[START]

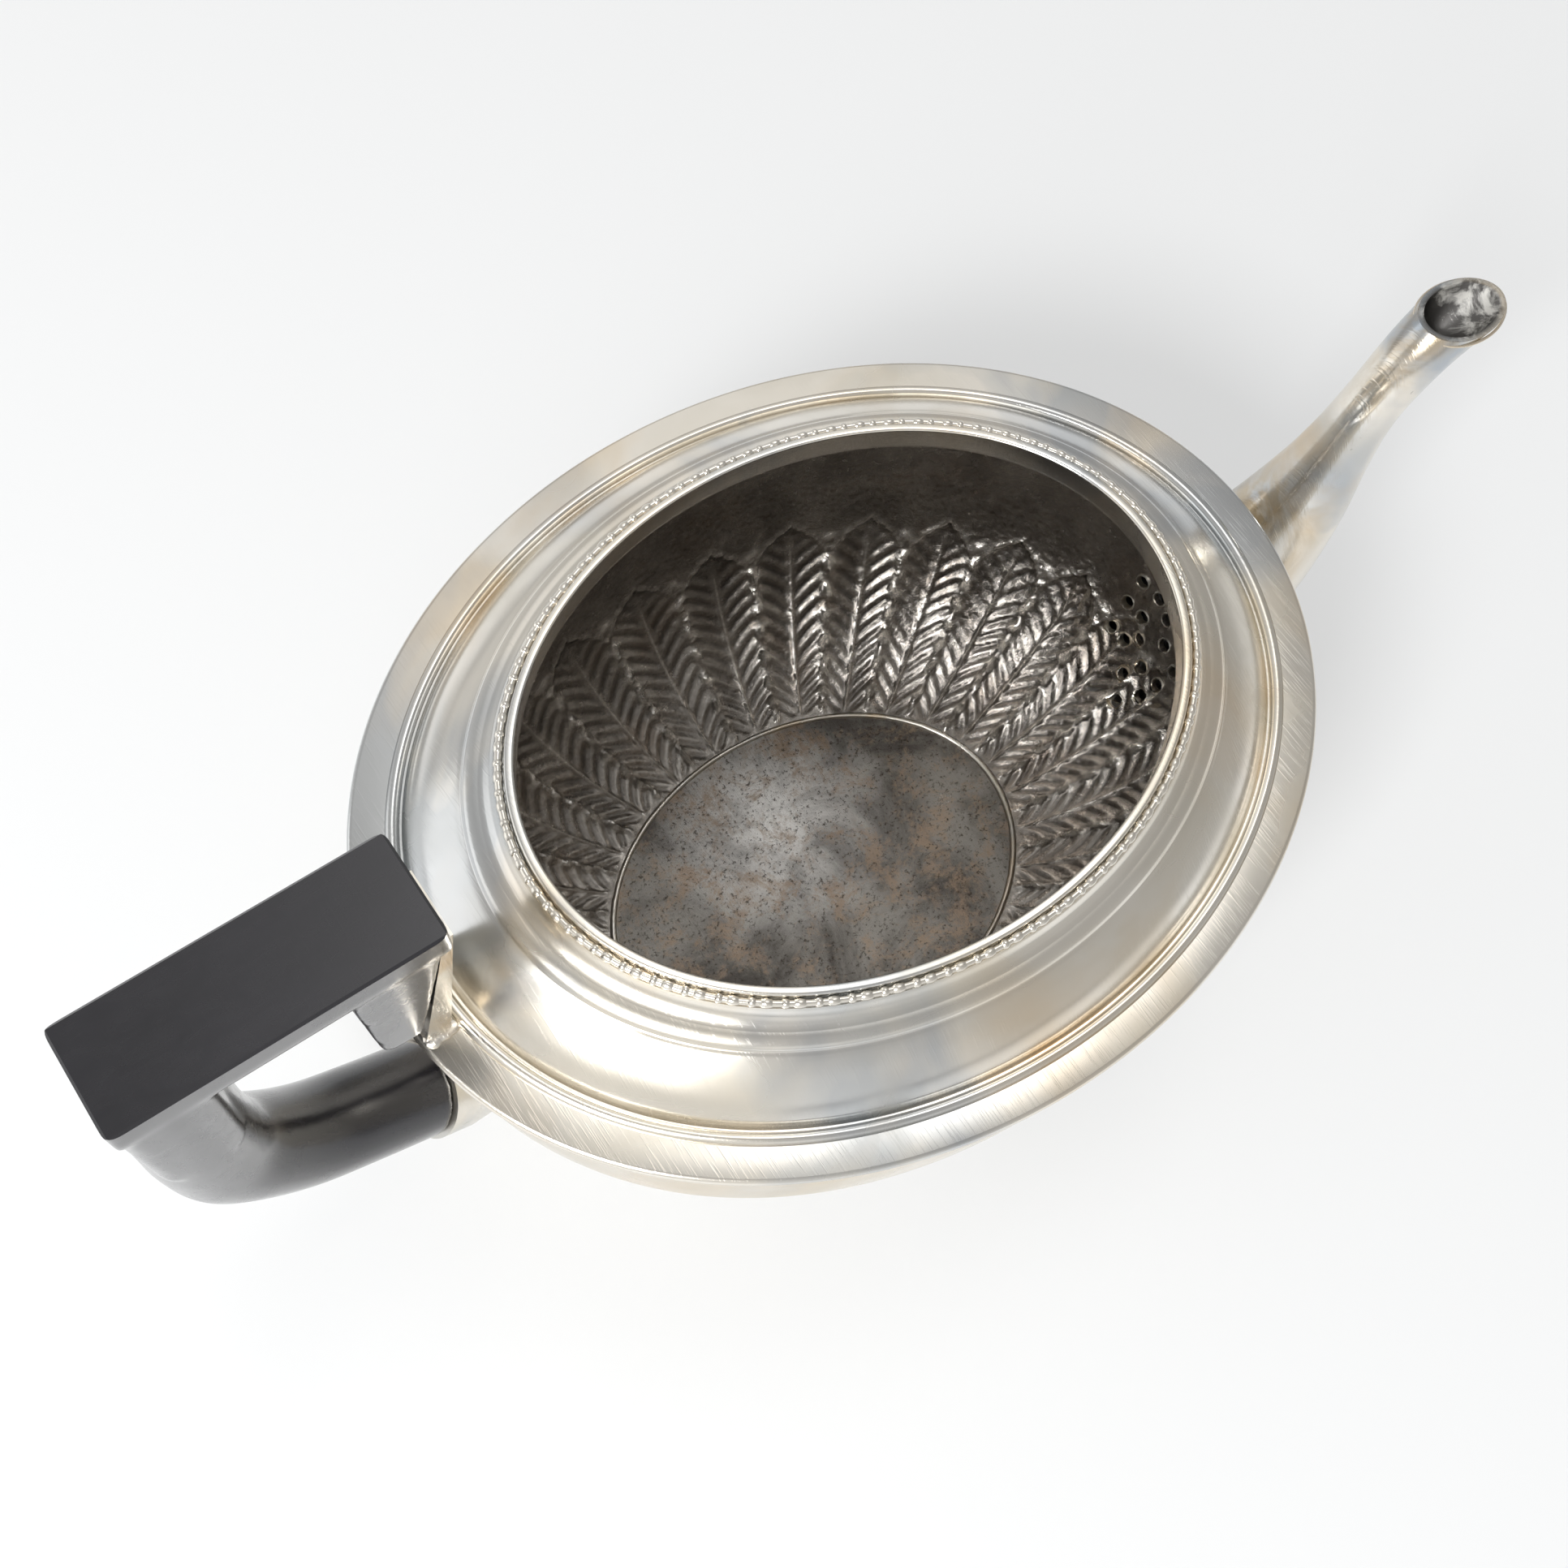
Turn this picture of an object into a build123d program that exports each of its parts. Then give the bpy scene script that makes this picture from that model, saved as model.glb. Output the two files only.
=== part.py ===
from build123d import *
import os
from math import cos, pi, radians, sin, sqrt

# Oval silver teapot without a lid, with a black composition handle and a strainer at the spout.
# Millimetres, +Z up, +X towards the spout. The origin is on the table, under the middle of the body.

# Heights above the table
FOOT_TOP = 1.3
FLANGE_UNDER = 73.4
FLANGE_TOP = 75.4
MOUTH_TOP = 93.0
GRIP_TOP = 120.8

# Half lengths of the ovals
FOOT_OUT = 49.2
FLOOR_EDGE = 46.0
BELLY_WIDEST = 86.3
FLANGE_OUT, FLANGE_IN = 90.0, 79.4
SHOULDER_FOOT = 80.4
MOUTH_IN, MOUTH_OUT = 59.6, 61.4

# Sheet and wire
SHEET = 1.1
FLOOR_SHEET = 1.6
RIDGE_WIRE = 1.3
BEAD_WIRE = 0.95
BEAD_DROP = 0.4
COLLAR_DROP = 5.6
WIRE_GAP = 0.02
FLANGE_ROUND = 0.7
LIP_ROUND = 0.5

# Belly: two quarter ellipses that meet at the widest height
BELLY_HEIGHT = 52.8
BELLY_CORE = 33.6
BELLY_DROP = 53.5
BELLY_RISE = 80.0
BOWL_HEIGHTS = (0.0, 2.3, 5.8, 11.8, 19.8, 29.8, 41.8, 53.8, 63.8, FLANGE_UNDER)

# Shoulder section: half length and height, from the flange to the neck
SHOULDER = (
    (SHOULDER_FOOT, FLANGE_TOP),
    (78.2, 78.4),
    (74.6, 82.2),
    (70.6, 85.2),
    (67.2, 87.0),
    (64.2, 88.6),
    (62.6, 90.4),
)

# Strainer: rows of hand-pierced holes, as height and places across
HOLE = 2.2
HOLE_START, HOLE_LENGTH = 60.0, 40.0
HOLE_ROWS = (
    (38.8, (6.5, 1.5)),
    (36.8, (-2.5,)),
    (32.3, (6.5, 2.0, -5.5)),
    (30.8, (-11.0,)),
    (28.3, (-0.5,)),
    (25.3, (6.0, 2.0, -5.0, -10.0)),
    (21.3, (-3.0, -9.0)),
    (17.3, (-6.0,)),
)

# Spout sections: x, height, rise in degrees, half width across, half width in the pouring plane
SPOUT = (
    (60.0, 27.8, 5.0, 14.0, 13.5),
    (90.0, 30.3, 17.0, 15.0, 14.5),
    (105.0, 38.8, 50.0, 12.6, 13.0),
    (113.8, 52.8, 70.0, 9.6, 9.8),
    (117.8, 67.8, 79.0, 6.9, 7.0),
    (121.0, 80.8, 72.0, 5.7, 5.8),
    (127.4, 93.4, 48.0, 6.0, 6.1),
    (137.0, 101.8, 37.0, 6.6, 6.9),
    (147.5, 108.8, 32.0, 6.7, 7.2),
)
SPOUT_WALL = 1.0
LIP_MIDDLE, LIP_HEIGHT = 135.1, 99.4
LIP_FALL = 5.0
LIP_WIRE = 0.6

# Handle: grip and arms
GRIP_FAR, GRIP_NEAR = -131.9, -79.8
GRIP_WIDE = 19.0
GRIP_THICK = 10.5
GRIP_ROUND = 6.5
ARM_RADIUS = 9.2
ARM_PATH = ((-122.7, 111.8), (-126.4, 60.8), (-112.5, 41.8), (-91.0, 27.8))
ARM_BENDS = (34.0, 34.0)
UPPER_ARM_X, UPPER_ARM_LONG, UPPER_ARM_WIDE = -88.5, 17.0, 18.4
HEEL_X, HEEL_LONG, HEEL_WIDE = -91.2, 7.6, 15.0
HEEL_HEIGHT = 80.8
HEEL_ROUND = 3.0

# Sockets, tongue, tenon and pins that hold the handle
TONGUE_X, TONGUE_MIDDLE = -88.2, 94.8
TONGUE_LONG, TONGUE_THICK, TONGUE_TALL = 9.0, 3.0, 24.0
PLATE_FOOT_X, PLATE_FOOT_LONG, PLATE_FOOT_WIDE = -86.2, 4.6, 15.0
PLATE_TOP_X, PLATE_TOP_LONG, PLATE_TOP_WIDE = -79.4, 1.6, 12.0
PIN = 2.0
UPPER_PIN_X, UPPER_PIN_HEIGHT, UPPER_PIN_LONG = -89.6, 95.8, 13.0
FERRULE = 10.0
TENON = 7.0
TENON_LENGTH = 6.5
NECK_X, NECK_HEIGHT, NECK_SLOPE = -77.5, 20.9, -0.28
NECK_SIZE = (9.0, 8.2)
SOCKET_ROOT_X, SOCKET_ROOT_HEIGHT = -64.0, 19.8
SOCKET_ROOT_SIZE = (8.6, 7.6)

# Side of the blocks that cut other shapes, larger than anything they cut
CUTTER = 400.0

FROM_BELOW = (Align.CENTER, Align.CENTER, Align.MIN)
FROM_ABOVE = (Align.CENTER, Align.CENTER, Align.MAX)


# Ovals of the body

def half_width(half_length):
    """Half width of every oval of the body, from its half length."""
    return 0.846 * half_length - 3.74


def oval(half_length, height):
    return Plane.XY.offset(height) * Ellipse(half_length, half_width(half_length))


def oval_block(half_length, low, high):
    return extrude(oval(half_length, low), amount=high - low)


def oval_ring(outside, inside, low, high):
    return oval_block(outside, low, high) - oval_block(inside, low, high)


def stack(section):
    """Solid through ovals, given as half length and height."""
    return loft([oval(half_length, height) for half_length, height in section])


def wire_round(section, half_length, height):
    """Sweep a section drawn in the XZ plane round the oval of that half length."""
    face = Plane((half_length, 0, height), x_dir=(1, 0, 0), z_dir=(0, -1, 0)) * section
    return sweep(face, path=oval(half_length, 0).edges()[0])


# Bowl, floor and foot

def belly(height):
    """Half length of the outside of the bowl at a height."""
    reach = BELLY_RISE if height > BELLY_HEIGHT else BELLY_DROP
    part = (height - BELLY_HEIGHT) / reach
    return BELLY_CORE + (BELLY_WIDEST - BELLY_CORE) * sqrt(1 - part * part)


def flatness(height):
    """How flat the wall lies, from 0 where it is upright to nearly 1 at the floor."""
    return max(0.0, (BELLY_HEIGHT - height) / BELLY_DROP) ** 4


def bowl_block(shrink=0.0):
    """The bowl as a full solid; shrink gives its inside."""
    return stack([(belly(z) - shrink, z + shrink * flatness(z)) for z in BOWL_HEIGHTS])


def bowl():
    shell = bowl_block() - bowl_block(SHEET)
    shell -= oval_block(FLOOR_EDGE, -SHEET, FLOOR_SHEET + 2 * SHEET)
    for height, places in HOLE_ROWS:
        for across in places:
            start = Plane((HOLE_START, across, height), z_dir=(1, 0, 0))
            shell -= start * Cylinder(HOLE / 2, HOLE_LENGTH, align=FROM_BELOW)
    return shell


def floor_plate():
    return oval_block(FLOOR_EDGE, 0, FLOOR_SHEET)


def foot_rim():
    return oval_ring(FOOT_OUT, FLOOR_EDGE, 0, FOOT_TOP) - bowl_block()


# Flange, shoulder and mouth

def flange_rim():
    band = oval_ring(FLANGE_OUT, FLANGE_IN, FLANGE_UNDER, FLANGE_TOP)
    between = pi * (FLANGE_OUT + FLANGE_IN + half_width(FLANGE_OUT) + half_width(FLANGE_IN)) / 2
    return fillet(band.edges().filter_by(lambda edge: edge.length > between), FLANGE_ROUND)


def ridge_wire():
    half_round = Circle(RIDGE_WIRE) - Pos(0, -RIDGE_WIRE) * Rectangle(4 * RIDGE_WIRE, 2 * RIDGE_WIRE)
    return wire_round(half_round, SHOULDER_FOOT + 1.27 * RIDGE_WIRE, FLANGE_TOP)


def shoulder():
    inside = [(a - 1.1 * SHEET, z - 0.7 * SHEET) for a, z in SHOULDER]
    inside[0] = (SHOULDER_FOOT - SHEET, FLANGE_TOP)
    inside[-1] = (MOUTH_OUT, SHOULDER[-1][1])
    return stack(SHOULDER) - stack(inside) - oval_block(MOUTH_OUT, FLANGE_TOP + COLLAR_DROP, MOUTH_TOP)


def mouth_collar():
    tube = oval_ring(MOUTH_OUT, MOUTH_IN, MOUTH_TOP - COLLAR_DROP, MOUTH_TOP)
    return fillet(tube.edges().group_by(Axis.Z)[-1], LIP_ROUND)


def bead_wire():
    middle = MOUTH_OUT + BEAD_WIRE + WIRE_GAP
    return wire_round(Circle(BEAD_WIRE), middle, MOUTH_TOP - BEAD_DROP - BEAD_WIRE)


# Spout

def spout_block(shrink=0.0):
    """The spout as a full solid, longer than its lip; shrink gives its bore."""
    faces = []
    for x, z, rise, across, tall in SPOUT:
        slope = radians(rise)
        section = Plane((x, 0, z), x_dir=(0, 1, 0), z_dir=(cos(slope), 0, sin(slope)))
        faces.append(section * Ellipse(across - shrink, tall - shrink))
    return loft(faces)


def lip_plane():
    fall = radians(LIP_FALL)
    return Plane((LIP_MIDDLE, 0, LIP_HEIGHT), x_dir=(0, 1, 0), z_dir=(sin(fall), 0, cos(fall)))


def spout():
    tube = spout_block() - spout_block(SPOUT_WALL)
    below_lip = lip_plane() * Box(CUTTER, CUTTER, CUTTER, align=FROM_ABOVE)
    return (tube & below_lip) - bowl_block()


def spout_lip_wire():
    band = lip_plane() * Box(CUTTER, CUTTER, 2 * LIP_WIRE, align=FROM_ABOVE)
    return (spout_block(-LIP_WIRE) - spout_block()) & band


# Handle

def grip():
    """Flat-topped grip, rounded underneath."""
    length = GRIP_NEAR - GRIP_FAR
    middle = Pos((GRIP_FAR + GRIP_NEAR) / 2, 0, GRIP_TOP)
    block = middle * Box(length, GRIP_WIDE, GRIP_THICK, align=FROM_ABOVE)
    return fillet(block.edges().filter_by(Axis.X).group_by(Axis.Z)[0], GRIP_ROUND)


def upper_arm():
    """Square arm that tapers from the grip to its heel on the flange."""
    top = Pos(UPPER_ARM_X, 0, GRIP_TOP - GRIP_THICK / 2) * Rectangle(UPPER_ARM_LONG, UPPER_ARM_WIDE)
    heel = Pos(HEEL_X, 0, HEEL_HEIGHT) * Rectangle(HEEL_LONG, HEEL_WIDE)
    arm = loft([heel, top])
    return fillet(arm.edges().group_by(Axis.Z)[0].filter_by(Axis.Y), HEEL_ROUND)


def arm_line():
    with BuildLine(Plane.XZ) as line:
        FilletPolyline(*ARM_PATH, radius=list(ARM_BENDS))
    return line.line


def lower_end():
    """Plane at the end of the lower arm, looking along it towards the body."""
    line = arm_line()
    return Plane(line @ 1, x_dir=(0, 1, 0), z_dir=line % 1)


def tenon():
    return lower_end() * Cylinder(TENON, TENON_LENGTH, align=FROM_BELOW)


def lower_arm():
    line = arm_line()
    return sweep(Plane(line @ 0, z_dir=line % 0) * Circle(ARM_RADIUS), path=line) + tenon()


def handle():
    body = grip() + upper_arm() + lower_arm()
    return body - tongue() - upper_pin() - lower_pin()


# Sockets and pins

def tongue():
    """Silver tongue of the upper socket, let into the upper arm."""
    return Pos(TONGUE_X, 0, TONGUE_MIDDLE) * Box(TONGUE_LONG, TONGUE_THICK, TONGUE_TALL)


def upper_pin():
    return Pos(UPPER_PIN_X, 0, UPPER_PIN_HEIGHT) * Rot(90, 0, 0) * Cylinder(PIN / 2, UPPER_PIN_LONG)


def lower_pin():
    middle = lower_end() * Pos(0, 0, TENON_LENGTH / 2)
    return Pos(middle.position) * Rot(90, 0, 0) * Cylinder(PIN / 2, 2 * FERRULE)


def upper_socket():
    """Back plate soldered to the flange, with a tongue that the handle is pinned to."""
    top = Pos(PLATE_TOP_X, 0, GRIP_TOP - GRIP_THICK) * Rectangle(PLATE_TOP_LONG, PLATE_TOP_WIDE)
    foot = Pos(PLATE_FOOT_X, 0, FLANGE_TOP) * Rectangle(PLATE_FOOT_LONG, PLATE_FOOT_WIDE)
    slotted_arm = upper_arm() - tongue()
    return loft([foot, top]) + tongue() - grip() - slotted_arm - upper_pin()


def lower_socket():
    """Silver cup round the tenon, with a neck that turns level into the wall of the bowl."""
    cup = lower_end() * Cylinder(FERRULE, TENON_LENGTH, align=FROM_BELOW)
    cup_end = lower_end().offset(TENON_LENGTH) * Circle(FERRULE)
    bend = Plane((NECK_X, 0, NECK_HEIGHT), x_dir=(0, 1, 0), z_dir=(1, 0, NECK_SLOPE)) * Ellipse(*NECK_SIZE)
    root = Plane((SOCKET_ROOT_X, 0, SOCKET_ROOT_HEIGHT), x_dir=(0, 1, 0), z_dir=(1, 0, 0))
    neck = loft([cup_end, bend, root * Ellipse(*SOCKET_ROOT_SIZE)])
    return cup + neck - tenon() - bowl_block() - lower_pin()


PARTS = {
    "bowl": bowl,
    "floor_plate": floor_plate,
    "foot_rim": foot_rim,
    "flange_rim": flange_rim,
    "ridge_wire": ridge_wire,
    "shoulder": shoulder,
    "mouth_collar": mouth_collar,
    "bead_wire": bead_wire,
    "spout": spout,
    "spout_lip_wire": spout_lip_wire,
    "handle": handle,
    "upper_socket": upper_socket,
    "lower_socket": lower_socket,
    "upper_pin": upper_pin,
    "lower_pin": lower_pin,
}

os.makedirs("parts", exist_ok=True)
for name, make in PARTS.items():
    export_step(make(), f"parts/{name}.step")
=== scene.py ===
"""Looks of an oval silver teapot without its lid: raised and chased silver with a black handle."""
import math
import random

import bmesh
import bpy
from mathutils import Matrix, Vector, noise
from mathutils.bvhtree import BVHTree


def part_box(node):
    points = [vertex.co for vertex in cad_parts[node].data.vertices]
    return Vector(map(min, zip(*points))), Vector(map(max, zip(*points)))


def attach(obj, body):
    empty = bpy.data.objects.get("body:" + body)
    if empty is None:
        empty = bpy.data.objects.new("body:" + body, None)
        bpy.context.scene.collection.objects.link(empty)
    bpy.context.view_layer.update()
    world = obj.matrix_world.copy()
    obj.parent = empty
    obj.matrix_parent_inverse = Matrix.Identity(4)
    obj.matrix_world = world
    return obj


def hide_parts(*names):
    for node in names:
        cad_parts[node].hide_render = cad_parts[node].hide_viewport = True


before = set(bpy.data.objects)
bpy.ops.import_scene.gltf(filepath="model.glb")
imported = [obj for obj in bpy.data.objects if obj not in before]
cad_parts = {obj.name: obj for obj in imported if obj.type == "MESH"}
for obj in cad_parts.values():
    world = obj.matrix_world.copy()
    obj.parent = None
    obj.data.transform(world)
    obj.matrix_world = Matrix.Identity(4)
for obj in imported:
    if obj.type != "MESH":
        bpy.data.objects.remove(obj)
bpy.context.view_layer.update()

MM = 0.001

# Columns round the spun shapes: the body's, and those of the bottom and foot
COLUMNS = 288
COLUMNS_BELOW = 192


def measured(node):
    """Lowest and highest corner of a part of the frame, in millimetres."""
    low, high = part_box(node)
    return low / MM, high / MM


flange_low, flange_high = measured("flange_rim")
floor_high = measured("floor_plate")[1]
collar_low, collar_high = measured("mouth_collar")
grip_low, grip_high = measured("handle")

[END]

Problem description
Print only the run of lines that begins with the line containing "return cup +" and ends with the line containing "bpy.context.scene.collection.objects.link(empty)", both included, exactly as they read.

Exercise result
    return cup + neck - tenon() - bowl_block() - lower_pin()


PARTS = {
    "bowl": bowl,
    "floor_plate": floor_plate,
    "foot_rim": foot_rim,
    "flange_rim": flange_rim,
    "ridge_wire": ridge_wire,
    "shoulder": shoulder,
    "mouth_collar": mouth_collar,
    "bead_wire": bead_wire,
    "spout": spout,
    "spout_lip_wire": spout_lip_wire,
    "handle": handle,
    "upper_socket": upper_socket,
    "lower_socket": lower_socket,
    "upper_pin": upper_pin,
    "lower_pin": lower_pin,
}

os.makedirs("parts", exist_ok=True)
for name, make in PARTS.items():
    export_step(make(), f"parts/{name}.step")
=== scene.py ===
"""Looks of an oval silver teapot without its lid: raised and chased silver with a black handle."""
import math
import random

import bmesh
import bpy
from mathutils import Matrix, Vector, noise
from mathutils.bvhtree import BVHTree


def part_box(node):
    points = [vertex.co for vertex in cad_parts[node].data.vertices]
    return Vector(map(min, zip(*points))), Vector(map(max, zip(*points)))


def attach(obj, body):
    empty = bpy.data.objects.get("body:" + body)
    if empty is None:
        empty = bpy.data.objects.new("body:" + body, None)
        bpy.context.scene.collection.objects.link(empty)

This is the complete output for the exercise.